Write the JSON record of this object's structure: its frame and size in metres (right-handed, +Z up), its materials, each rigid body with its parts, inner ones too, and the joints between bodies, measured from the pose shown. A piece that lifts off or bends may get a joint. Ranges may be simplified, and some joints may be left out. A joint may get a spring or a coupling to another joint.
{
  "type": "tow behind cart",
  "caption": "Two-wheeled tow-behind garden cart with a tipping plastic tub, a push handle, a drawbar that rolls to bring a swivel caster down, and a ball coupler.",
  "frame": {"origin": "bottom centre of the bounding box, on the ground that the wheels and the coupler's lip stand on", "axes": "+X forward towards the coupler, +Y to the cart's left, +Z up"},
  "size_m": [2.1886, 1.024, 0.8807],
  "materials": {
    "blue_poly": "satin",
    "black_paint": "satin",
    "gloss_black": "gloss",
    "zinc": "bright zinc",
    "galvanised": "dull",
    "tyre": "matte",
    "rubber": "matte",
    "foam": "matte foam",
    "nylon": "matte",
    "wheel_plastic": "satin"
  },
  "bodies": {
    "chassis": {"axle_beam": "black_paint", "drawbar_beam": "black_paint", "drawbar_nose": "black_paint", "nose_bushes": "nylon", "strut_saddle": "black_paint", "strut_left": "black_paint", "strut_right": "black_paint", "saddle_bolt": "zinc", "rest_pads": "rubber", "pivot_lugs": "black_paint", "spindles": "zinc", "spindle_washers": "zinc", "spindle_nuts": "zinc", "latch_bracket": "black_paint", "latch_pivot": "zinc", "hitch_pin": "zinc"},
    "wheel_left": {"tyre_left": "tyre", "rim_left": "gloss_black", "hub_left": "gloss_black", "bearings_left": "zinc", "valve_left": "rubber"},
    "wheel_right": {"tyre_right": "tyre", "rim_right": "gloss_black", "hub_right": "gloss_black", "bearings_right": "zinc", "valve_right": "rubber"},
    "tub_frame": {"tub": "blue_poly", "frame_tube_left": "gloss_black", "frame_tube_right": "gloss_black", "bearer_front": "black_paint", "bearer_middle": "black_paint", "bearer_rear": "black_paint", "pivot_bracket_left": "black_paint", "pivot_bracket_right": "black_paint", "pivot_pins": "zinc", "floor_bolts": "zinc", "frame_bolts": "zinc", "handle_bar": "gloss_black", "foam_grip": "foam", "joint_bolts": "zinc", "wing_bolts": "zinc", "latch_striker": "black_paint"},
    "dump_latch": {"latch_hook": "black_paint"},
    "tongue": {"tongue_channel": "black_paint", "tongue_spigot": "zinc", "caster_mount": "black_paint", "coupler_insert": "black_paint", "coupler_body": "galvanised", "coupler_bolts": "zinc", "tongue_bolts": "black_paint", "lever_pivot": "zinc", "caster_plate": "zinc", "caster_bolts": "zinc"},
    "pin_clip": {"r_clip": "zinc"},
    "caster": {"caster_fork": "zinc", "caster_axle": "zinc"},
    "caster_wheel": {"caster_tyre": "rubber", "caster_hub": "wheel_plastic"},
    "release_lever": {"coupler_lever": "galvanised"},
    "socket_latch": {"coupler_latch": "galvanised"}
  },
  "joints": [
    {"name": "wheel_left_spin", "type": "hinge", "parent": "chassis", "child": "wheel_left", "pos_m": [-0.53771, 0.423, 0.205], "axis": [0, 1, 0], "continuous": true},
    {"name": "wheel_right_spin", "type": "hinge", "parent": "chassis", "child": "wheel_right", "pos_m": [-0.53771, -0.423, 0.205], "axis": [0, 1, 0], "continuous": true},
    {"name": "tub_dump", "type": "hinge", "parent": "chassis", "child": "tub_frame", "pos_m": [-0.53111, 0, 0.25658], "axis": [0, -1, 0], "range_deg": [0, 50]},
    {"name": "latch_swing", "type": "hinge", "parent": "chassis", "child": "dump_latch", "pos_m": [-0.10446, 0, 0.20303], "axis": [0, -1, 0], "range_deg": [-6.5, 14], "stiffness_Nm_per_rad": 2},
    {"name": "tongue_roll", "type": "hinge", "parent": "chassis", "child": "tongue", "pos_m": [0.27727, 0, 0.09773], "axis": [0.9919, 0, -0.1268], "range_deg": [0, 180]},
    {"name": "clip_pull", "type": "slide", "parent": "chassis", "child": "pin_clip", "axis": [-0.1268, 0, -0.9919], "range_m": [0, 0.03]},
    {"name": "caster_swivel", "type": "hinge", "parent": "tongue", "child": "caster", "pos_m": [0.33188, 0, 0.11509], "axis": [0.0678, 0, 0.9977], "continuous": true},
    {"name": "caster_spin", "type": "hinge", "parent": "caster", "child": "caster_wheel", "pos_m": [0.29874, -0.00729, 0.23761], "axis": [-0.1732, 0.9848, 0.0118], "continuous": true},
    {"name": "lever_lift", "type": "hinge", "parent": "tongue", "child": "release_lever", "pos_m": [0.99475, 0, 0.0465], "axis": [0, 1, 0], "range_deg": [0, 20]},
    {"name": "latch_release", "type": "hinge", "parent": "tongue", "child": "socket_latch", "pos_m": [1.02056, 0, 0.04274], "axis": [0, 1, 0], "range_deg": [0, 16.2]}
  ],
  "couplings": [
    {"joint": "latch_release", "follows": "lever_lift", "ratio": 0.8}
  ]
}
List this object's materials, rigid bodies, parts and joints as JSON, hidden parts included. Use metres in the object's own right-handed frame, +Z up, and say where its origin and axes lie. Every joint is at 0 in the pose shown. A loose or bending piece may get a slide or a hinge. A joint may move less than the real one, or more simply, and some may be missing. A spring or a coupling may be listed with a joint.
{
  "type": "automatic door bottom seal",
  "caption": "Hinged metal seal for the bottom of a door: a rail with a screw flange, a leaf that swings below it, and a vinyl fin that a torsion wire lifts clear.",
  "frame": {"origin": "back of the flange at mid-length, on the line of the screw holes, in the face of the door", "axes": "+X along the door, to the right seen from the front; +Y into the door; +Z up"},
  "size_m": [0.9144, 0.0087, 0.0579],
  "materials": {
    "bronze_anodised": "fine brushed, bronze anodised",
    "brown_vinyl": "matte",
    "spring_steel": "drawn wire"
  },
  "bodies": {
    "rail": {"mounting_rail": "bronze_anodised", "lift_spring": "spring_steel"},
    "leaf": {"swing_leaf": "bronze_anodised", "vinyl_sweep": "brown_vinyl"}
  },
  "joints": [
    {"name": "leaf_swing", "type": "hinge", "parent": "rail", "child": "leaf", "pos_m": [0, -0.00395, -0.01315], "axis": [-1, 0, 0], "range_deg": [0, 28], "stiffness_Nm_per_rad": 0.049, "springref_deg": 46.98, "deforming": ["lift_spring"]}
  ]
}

- - - - -

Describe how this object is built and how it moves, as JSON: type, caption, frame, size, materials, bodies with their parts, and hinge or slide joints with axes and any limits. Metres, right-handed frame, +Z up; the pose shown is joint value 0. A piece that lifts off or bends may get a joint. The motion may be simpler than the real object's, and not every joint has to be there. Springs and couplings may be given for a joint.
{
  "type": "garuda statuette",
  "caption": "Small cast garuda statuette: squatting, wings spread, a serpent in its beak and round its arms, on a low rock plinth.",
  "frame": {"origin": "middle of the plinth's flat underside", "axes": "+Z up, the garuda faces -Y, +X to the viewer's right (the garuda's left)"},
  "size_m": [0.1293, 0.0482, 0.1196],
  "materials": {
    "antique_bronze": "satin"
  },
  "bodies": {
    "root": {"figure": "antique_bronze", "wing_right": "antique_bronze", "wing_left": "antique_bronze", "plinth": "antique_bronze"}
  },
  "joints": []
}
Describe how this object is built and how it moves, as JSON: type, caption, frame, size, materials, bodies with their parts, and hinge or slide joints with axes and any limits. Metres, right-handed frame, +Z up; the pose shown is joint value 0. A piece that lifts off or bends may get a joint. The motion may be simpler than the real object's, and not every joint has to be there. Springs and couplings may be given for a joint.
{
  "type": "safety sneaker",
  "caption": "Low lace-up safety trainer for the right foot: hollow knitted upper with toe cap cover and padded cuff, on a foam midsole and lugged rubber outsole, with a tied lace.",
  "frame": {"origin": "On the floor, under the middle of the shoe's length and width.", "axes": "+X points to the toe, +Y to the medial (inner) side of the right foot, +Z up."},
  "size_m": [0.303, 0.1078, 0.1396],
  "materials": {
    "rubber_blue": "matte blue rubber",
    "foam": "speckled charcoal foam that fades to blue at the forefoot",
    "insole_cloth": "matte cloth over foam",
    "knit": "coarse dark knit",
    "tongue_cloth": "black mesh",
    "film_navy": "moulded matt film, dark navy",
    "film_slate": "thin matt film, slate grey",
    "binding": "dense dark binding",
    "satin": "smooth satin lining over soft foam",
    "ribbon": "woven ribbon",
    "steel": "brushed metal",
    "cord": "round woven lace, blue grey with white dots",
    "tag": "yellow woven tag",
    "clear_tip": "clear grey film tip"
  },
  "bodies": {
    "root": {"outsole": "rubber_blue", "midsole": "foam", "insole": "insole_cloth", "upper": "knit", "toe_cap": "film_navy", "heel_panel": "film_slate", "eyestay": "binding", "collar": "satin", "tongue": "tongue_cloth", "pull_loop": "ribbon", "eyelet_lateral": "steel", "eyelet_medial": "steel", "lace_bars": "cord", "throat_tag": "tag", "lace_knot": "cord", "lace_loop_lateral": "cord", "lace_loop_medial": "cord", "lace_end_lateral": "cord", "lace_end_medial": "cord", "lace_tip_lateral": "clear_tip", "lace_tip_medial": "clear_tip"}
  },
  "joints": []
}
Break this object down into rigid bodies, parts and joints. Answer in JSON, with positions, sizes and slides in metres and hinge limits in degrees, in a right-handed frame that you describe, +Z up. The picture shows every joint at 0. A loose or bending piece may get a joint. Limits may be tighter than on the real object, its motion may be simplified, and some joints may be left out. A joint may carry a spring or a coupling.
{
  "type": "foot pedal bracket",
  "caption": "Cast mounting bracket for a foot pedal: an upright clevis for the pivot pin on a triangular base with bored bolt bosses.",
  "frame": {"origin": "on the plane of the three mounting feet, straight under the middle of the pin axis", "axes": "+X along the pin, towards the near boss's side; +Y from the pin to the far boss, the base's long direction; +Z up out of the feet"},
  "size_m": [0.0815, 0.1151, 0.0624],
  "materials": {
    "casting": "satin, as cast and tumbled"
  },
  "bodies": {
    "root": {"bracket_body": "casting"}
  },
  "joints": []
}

- - - - -

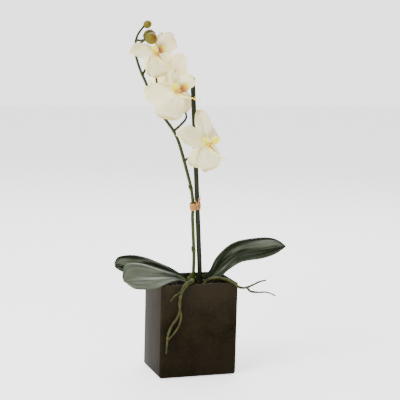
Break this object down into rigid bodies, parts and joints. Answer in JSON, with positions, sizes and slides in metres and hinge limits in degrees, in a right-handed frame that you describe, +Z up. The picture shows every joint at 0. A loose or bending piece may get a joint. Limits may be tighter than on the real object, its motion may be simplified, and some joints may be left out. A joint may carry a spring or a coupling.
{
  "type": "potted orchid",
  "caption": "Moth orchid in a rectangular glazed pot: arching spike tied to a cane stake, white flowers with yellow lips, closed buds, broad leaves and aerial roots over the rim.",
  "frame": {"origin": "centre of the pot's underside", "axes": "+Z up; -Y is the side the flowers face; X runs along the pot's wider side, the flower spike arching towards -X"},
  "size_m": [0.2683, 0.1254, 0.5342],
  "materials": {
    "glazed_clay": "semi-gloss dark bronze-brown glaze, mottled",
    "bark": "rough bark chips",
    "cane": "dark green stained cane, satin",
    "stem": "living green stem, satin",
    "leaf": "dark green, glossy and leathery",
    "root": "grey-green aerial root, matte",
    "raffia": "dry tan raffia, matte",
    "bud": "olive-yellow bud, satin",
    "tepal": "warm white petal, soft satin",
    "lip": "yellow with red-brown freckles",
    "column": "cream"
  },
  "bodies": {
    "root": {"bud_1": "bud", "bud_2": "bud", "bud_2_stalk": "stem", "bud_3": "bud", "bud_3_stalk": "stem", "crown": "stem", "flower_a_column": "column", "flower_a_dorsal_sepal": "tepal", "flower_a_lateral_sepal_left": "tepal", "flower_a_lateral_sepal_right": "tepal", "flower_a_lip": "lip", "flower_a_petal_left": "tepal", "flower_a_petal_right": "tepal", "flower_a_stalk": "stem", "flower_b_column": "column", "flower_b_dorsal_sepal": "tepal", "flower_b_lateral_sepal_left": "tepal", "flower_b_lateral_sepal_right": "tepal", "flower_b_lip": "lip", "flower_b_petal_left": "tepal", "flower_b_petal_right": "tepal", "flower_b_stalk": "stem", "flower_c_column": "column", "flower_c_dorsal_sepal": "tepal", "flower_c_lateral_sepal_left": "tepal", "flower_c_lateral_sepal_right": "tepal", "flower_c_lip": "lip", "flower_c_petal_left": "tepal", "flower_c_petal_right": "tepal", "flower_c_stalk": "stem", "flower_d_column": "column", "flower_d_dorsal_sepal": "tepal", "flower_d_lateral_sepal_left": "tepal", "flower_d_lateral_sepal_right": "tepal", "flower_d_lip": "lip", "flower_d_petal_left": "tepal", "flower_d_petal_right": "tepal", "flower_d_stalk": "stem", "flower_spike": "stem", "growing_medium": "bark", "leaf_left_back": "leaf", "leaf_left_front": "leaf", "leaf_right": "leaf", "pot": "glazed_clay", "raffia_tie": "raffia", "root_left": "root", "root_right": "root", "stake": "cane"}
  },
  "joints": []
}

- - - - -

**Exercise details**
Say how many lines above hold the word "caption", giving only the count.

**Solved exercise**
8